The journey started as early as 1993. J.M. Udías et. al used (e,e’p) to study the spectroscopic factors (SFs) of 40Ca and 208Pb [ PRC 48, 2731 (1993) ]. The experiment used the Coulomb force (which is well-understood) to extract the SF and found that it is quenched, i.e. about 30% smaller than the SF calculated from the Shell model calculation. Although there were many experiments that also found the quenching of SF using nuclear force, for example, (d,n), (d,p) experiments, people had generally concerned that the hadron probe would introduce some quenching, for example, the sensitivity of the optical potentials. So, using (e,e’p) experiment with fully relativistic analysis confirmed the quenching.

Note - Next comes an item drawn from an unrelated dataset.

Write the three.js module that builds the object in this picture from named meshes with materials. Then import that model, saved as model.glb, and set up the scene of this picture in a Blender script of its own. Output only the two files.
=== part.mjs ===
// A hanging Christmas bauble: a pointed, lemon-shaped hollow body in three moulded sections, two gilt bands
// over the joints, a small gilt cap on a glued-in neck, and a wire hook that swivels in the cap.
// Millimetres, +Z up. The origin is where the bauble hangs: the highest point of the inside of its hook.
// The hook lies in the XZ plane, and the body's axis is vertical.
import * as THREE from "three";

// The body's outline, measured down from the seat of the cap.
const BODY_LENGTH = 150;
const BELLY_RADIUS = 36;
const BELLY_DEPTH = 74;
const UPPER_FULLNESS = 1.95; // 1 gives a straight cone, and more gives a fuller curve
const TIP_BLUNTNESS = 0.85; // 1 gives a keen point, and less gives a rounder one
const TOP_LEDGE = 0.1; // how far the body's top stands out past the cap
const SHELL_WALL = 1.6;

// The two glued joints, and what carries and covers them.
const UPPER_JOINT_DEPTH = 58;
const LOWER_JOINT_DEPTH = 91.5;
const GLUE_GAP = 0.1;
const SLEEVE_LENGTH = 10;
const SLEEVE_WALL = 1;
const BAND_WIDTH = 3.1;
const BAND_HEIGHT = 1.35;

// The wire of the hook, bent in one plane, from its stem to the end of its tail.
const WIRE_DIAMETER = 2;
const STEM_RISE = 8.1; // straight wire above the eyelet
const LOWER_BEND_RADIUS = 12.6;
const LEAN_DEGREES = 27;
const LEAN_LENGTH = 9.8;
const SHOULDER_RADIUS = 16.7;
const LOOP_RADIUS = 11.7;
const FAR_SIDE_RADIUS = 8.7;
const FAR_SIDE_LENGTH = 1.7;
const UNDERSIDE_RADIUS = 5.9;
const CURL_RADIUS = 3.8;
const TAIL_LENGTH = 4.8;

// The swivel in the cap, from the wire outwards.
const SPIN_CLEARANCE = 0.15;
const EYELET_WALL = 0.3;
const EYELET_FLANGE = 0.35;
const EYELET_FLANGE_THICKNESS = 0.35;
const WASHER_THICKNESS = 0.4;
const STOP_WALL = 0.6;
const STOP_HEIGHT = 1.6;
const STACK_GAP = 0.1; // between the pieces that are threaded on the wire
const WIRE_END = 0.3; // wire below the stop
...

In 2001, G.J. Kramer, H. P. Blokb, and L. Lapikás published a study [ NPA 679, 267 (2001) ] and found that the SF quenching from (e,e’p) and (d,3He) experiments are consistent. Later, J. Lee, M. B. Tsang, W. G. Lynch published another study [ PRC 75, 064320 (2007) ] that confirmed the quenching is consistent with (d,p) and (p,d) transfer reactions from Z = 3 – 24. Thus the SF quenching was considered a fact for stable nuclei.
Meanwhile, many theoretical studies were published to understand the cause of the quenching. For example, W. H. Dickhoff and C. Barbieri [ Prog. part. Nucl. Phys. 52, 377 (2004) ] pointed out that the quenching is due to Short-range correlation and Long-range correlation. The correlation will virtually excite the nucleon out of its orbital, creating high-momentum pairs, and occupation in “unoccupied” orbitals. Another example is I. Sick, [ Quasi-free knockout reaction, QFS workshop at ECT, Trento, 2008 ] studied 208Pb. There are many recent progresses on nuclear correlation, but I am not so familiar.

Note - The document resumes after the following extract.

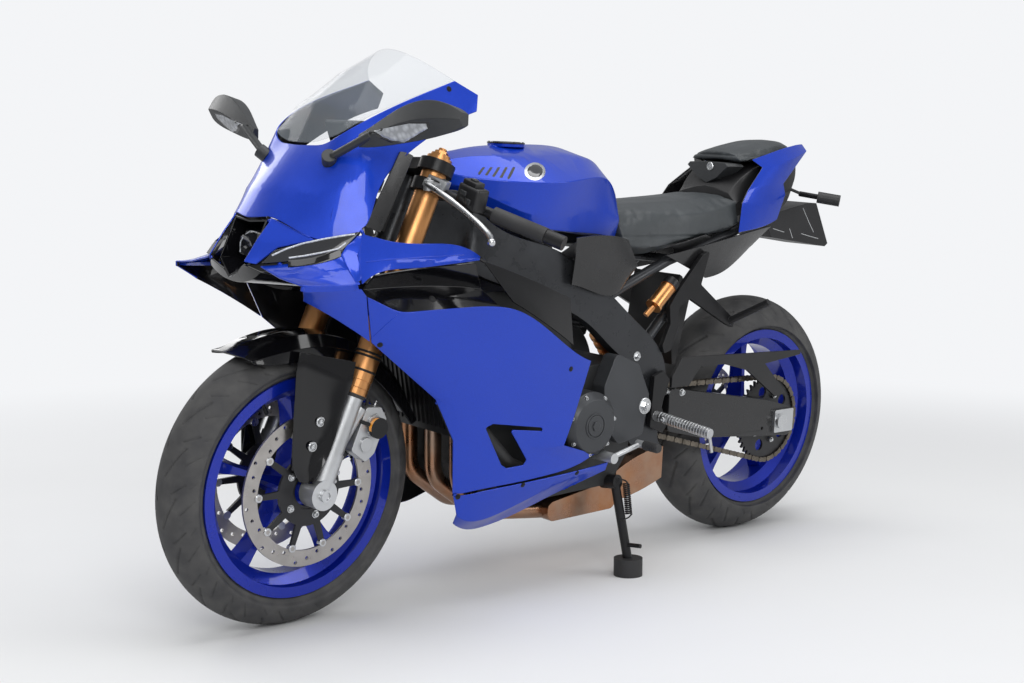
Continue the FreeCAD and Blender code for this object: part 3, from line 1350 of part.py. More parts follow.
def make_stay():
    # The bracket from the head tube that carries the nose, the mirrors and the dash.
    rib = slab(beam_shares, -beam_half_width, beam_half_width)
    arm_start, arm_end = places(stay_arm_shares)
    bar = rod(mirrored_place(arm_start), arm_start, stay_radius)
    arm = rod(arm_start, arm_end, stay_radius)
    end = Part.makeSphere(stay_radius, arm_start)
    post = rod(*places(dash_stay_shares), stay_radius)
    stay = joined([rib, bar, arm, mirrored(arm), end, mirrored(end), post])
    return {"fairing_stay": stay.cut(rod(steer(0), steer(fork_top_height), head_tube_radius))}


def make_fairing():
    screen = sheet(across(screen_rows_shares), glass)
    nose = sheet(across(nose_rows_shares), panel)
    fang = panel_sheet(fang_rows_shares)
    cheek = [panel_sheet(rows) for rows in (cheek_rows_shares, winglet_rows_shares)]
    vent = slab(lower_vent_shares, 0, overrun, vent_corner)
    side = [panel_sheet(panel_nose_rows_shares), panel_sheet(side_panel_rows_shares).cut(vent)]
    inner = [panel_sheet(blade_rows_shares), panel_sheet(vent_rows_shares)]
    ducts = [panel_sheet(duct_rows_shares), panel_sheet(insert_rows_shares)]
    chin = sheet(across(chin_rows_shares), panel)
    return {
        "windscreen": screen,
        "nose_cowl": Part.makeCompound([nose, fang, mirrored(fang)]),
        "cheek_cowls": both(Part.makeCompound(cheek)),
        "side_panels": both(Part.makeCompound(side)),
        "belly_pan": both(panel_sheet(belly_rows_shares)),
        "inner_panels": both(Part.makeCompound(inner)),
        "cowl_ducts": both(Part.makeCompound(ducts)),
        "intake_mask": joined([make_mask(), chin]),
        "front_lamps": make_front_lamps(),
    }


# Small parts
def make_mirrors():
    arm = bent_rod(places(mirror_arm_shares), mirror_arm_radius, mirror_arm_bend)
    pad = rod(*places(mirror_pad_shares), mirror_pad_radius)
    front_share, edge_share = mirror_shell_shares
    sections = []
    for y, front, rear, low, high in mirror_stations_shares:
        deep = front - (front - rear) * front_share
        inset = (high - low) * edge_share
        middle = (low + high) / 2
        outline = ((front, middle), (deep, high), (rear, high - inset), (rear, low + inset), (deep, low))
        sections.append([at((x, y, z)) for x, z in outline])
    return {"mirrors": both(joined([arm, pad, loft(sections)]))}


def make_footrests():
    # The rider's pegs on their triangular plates, and the pillion's folded pegs on their hangers.
    peg = rod(*places(peg_shares), peg_radius)
    feeler = rod(*places(peg_feeler_shares), peg_feeler_radius)
    outer = pivot_half_width + peg_plate_thickness
    plate = slab(peg_plate_shares, pivot_half_width, outer)
    bosses = []
    for share in peg_boss_shares:
        bosses.append(cross_rod(at(share), peg_boss_inner, outer, peg_boss_radius))
    rider = joined([peg, feeler, plate] + bosses)
    hanger = slab(pillion_hanger_shares, pillion_planes[0], pillion_planes[1], pillion_corner)
    folded = rod(*places(pillion_peg_shares), pillion_peg_radius)
    return {
        "rider_footrests": both(rider),
        "pillion_footrests": both(joined([hanger, folded])),
    }


def make_foot_lever():
    # The shift lever: a boss on the engine, the arm and the toe peg.
    boss, toe = (Vector(reach * x, shift_plane, tank_height * z) for x, z in shift_shares)
    arm = rod(boss, toe, shift_radius)
    pivot = cross_rod(boss, engine_half_width, shift_plane + shift_boss_radius, shift_boss_radius)
    peg = cross_rod(toe, shift_plane - shift_toe_radius, shift_toe_end, shift_toe_radius)
    return {"foot_levers": both(joined([arm, pivot, peg]))}


def make_stand():
    # The leg reaches the puck, whose underside lies on the floor once the bike leans.
    tilt = math.radians(lean_angle)
    floor_up = Vector(0, -math.sin(tilt), math.cos(tilt))
    pivot = at(stand_pivot_shares)
    foot = at(stand_foot_shares)
    on_floor = foot - floor_up * foot.dot(floor_up)
    puck = rod(on_floor, on_floor + floor_up * puck_height, puck_radius)
    axis = Vector(*stand_axis_shares).normalize()
    eye = rod(pivot - axis * stand_eye_half, pivot + axis * stand_eye_half, stand_eye_radius)
    ankle = on_floor + floor_up * (puck_height - stand_radius)
    leg = rod(pivot, ankle, stand_radius)
    tang_start = pivot + (ankle - pivot) * tang_share
    tang = rod(tang_start, tang_start + axis * tang_length, tang_radius)
    lug_end = pivot - axis * (stand_eye_half + seam / 2)
    lug = rod(lug_end - axis * stand_lug_length, lug_end, stand_eye_radius)
    return {
        "side_stand": joined([eye, leg, tang]).cut(lug).cut(puck),
        "stand_puck": puck,
        "stand_bracket": lug,
    }


front_wheel_nodes = ("front_tyre", "front_rim", "front_discs")
rear_wheel_nodes = ("rear_tyre", "rear_rim", "rear_disc", "rear_sprocket")
stand_nodes = ("side_stand", "stand_puck")
steering_nodes = front_wheel_nodes + (
    "fork_outer_tubes", "fork_lowers", "fork_clamps", "clip_on_bars", "grips", "controls",
    "front_axle", "front_calipers", "brake_hoses", "reflectors", "front_fender",
)
makers = (
    make_wheels, make_fork, make_frame, make_swingarm, make_shafts, make_shock, make_rear_brake,
    make_chain_guard,
    make_chain, make_engine, make_exhaust, make_radiator, make_body, make_fairing, make_dash, make_stay,
    make_mirrors, make_footrests, make_foot_lever, make_stand,
)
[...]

In 2008, A. Gade et. al published a systematic study on the SF quenching [ PRC 77, 044306 (2008), updated on PRC 90, 057602 (2014) ] with decades of experimental data on unstable nuclei. They found that when plotting the SF vs the “boundness” of the knockout nucleon, the quenching is small for weekly bound nucleons and the quenching can be as large as 60% for deeply bounded nucleons. They suggested that the weekly bounded nucleons are more “free” and like “independent-particle” than those that are deeply bound. As the SF is a concept from the independent particle model, (the 1st order interaction on a nucleon is from a mean-field generated by other nucleons, a 2nd order interaction is the fine detail of NN-interaction, and effective non-1st order interaction is called residual interaction. This model formed the basis of the Shell model calculation.) that, a weekly bound nucleon has weaker residual interaction so it is mainly influenced by the mean field, and the quenching is small. And the metric of the boundness is from the difference between the proton-neutron Fermi surface, or more precisely, the difference between the separation energies.

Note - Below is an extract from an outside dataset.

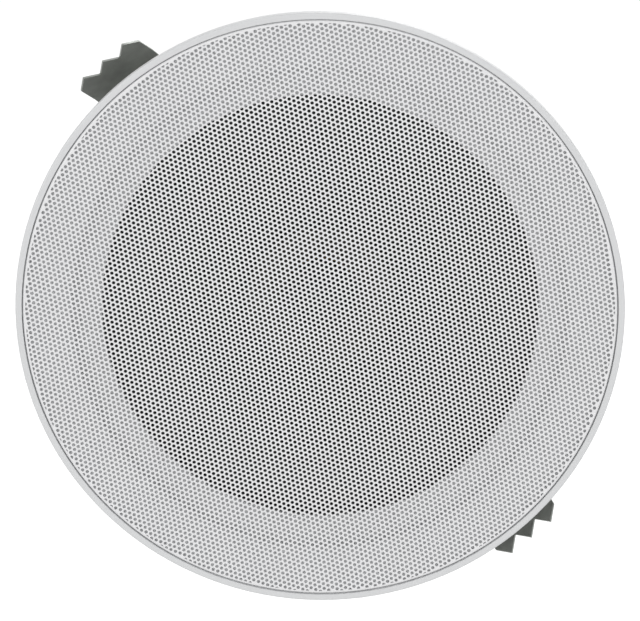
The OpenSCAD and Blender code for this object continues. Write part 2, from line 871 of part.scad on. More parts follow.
// Four rivets that hold the clamps' feet on the skirt
module clamp_rivets() {
    grip = pad_r + leaf_t - backing_r;
    color("gainsboro") in_frame()
        for (a = clamp_turns, s = [-1, 1])
            rotate([0, 0, a])
                translate([backing_r, s * rivet_spacing / 2, rivet_z])
                    rotate([0, 90, 0]) {
                        translate([0, 0, -root]) cylinder(r = rivet_d / 2, h = grip + 2 * root);
                        translate([0, 0, grip])
                            cylinder(r1 = rivet_head_r, r2 = rivet_head_r * 0.7, h = rivet_head_h);
                        translate([0, 0, -rivet_head_h]) cylinder(r = rivet_head_r, h = rivet_head_h);
                    }
}

// Steel plates behind the rivets, inside the skirt
module clamp_backings() {
    color("silver") in_frame()
        for (a = clamp_turns)
            rotate([0, 0, a])
                translate([backing_r, 0, rivet_z]) difference() {
                    translate([0, -rivet_spacing / 2 - backing_end, -backing_h / 2])
                        cube([backing_t, rivet_spacing + 2 * backing_end, backing_h]);
                    for (s = [-1, 1])
                        translate([-over, s * rivet_spacing / 2, 0])
                            rotate([0, 90, 0])
                                cylinder(r = rivet_d / 2 + shank_play, h = backing_t + 2 * over);
                }
}

// Terminal block: an insulating body with two poles, each with a wire entry at both ends
module terminal_block() {
    color([0.15, 0.15, 0.16]) in_frame() rotate([0, 0, terminal_turn]) difference() {
        translate([block_x, -block_w / 2, block_back]) cube([block_l, block_w, block_h]);
        for (s = [-1, 1]) {
            for (x = block_screw_xs)
                translate([x, s * pole_spacing / 2, block_back - over])
                    cylinder(r = well_r, h = bar_back - block_back + 2 * over);
            translate([block_x + bar_in, s * pole_spacing / 2 - bar_w / 2, bar_back])
                cube([block_l - 2 * bar_in, bar_w, bar_h]);
            translate([block_x - over, s * pole_spacing / 2, bar_back + bar_h / 2])
                rotate([0, 90, 0]) cylinder(r = entry_d / 2, h = block_l + 2 * over);
        }
        // Lowered middle, between the poles, for the two fixing screws
        translate([block_x - over, -channel_w / 2, block_back - over])
            cube([block_l + 2 * over, channel_w, channel_floor - block_back + over]);
        for (x = block_screw_xs)
            translate([x, 0, block_back - over])
                cylinder(r = screw_core_r + 2 * shank_play, h = block_h + 2 * over);
    }
}

// Brass bars that join the two ends of each pole
module contact_bars() {
    color("gold") in_frame() rotate([0, 0, terminal_turn])
        for (s = [-1, 1]) difference() {
            translate([block_x + bar_in, s * pole_spacing / 2 - bar_w / 2, bar_back])
                cube([block_l - 2 * bar_in, bar_w, bar_h]);
            translate([block_x, s * pole_spacing / 2, bar_back + bar_h / 2])
                rotate([0, 90, 0]) cylinder(r = bar_bore_r, h = block_l);
            for (x = block_screw_xs)
                translate([x, s * pole_spacing / 2, bar_back - over])
                    cylinder(r = pole_screw_r + shank_play, h = bar_h / 2);
        }
}

// Four screws that pinch the wires in the bars
module terminal_screws() {
    color("silver") in_frame() rotate([0, 0, terminal_turn])
        for (s = [-1, 1], x = block_screw_xs)
            translate([x, s * pole_spacing / 2, bar_back - pole_screw_rise])
                rotate([180, 0, 0]) difference() {
                    union() {
                        translate([0, 0, -pole_screw_rise - shank_in])
                            cylinder(r = pole_screw_r, h = pole_screw_rise + shank_in + root);
                        cylinder(r = pole_head_r, h = pole_head_h);
                    }
                    translate([-pole_head_r, -slot_w / 2, pole_head_h / 2])
                        cube([2 * pole_head_r, slot_w, pole_head_h]);
                }
}

// Two screws that hold the terminal block on its shelf
module block_screws() {
    color("silver") in_frame() rotate([0, 0, terminal_turn])
        for (x = block_screw_xs)
            translate([x, 0, channel_floor])
                rotate([180, 0, 0])
                    screw(screw_core_r - shank_play, fix_screw_l, fix_head_r, fix_head_h);
}

// Insulated lead from a solder lug to the inner end of a pole
module lead(s) {
    start = from_board(board_t + lug_out / 2, lug_z + lug_t / 2 + lead_d / 2 + lug_play);
    entry_z = bar_back + bar_h / 2;
    wire(curve([
        at_terminals(start[0], s * lug_spacing / 2, start[1]),
        at_terminals(start[0] + 11, s * (lug_spacing / 2 + 1), start[1] - 4),
        at_terminals(block_x - 11, s * pole_spacing / 2, entry_z),
        at_terminals(block_x + 1.2, s * pole_spacing / 2, entry_z)
    ], 12), lead_d);
}

module lead_red() {
    color("firebrick") in_frame() lead(1);
}

module lead_black() {
    color([0.08, 0.08, 0.08]) in_frame() lead(-1);
}

frame();
grille();
basket();
driver_gasket();
surround();
cone();
whizzer_cone();
dust_cap();
coil_former();
coil_winding();
spider();
top_plate();
magnet();
yoke();
basket_rivets();
driver_screws();
lug_board();
solder_lugs();
board_rivet();
tinsel_leads();
clamp_upper();
clamp_lower();
clamp_rivets();
clamp_backings();
terminal_block();
contact_bars();
terminal_screws();
block_screws();
lead_red();
lead_black();
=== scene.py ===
"""Round in-ceiling loudspeaker: finishes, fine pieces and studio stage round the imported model."""

import json
import math

import bmesh
import bpy
import numpy as np
from mathutils import Matrix, Vector

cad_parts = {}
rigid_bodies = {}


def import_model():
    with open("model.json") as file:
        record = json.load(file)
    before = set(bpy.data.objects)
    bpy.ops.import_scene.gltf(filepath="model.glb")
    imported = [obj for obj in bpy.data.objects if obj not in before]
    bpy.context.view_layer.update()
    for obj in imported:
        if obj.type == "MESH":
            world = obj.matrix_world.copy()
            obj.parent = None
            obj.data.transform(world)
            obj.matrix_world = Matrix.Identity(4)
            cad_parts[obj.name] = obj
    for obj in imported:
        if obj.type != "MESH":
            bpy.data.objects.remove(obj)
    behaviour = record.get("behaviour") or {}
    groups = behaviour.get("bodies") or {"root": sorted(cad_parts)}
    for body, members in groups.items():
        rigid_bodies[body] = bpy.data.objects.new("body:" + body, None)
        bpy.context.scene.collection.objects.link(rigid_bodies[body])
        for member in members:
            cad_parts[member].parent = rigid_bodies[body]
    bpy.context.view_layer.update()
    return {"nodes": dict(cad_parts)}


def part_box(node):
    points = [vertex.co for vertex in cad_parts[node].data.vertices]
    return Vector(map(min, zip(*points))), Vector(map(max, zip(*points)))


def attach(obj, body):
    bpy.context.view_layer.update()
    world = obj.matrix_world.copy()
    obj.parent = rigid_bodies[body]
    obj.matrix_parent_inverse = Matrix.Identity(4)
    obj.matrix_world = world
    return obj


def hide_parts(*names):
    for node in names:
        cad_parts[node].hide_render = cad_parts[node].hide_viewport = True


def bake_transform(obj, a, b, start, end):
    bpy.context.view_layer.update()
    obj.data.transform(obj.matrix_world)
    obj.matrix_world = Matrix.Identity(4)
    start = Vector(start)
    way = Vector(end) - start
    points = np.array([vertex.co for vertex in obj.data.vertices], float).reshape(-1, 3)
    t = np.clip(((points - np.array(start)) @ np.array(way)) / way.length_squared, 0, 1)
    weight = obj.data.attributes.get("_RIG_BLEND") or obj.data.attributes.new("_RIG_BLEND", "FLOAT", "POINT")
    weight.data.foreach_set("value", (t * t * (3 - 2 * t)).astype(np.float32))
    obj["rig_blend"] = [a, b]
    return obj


bl_info = {
    "name": "In Ceiling Speaker",
    "version": (1, 0, 0),
    "blender": (4, 5, 0),
    "location": "3D View > Sidebar > Speaker",
    "description": "Dresses an in-ceiling loudspeaker: grille, frame, clamps, driver and terminals",
    "category": "Object",
}

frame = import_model()
MM = 0.001
# Vertices nearer than this are the same corner
SAME = 0.001 * MM
# Faces that turn less than this are one flat face, and edges that turn more stay sharp, in degrees
FLAT = 0.3
CREASE = 35
HOUSING = "housing"
MOVING = "moving_cone"
# The part's z, forward from the ceiling seat, lies along -Y
TO_FRAME = Matrix.Rotation(math.pi / 2, 4, "X")
# Directions of the upper clamp and of the terminals round the axis, in degrees
CLAMP_TURN = 131.1
TERMINAL_TURN = CLAMP_TURN + 90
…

This result drew much attention and leaded 2 studies using (p,2p) knockout experiment on the oxygen isotope chain from GSI, Germany [ PRL 120, 052501 (2018) ], and RIKEN, Japan [ Prog. Theor. Exp. Phys. 2018, 021D01 (2018) ]. Both of them found that the quenching does almost not depend on the boundness from 14O ( ) to 24O ( ). The discrepancy between the (p,2p) studies and Gade et al. results in many debates and discussions. One focus is on the reaction mechanism. In the Gade plot, the data were produced from nucleon removal reaction at 100 MeV/u on 9Be target. Many suspected that the reaction theory using 9Be target may be not complete, while others suspect that the reaction theory for (p,2p) is based on the impulse approximation, which is still unclear. On top of that, the direct comparison with different reactions is also in question, for example, the treatment of final state interaction.
Recently, there are 2 studies using (d,p) reaction at 10 MeV/u [ Kay et. al PRL 129, 152501 (2022) ] and (p,pN) at 100 MeV/u [ Pohl et. al PRL 130, 172501 (2023) ] report that the quenching almost not depends on the boundness.
Kay et. al used a 14N and 14C mixed beam to perform (d,p) reaction simultaneously. The reaction mechanism for (d,p) reaction is well understood and is considered to be a reliable way to extract the SF. And the simultaneous reactions eliminated most of the systematic uncertainty. Pohl et. al used a proton target to perform nucleon knockout on 14O. The study found that when including the inelastic that the 14O is excited above the proton threshold and emits a proton, the quenching almost does not depend on the boundness. However, if the inelastic channel was ignored, the quenching does depend on the boundness. In other words, the study suggests that the reaction theory used in the Gade plot is not complete.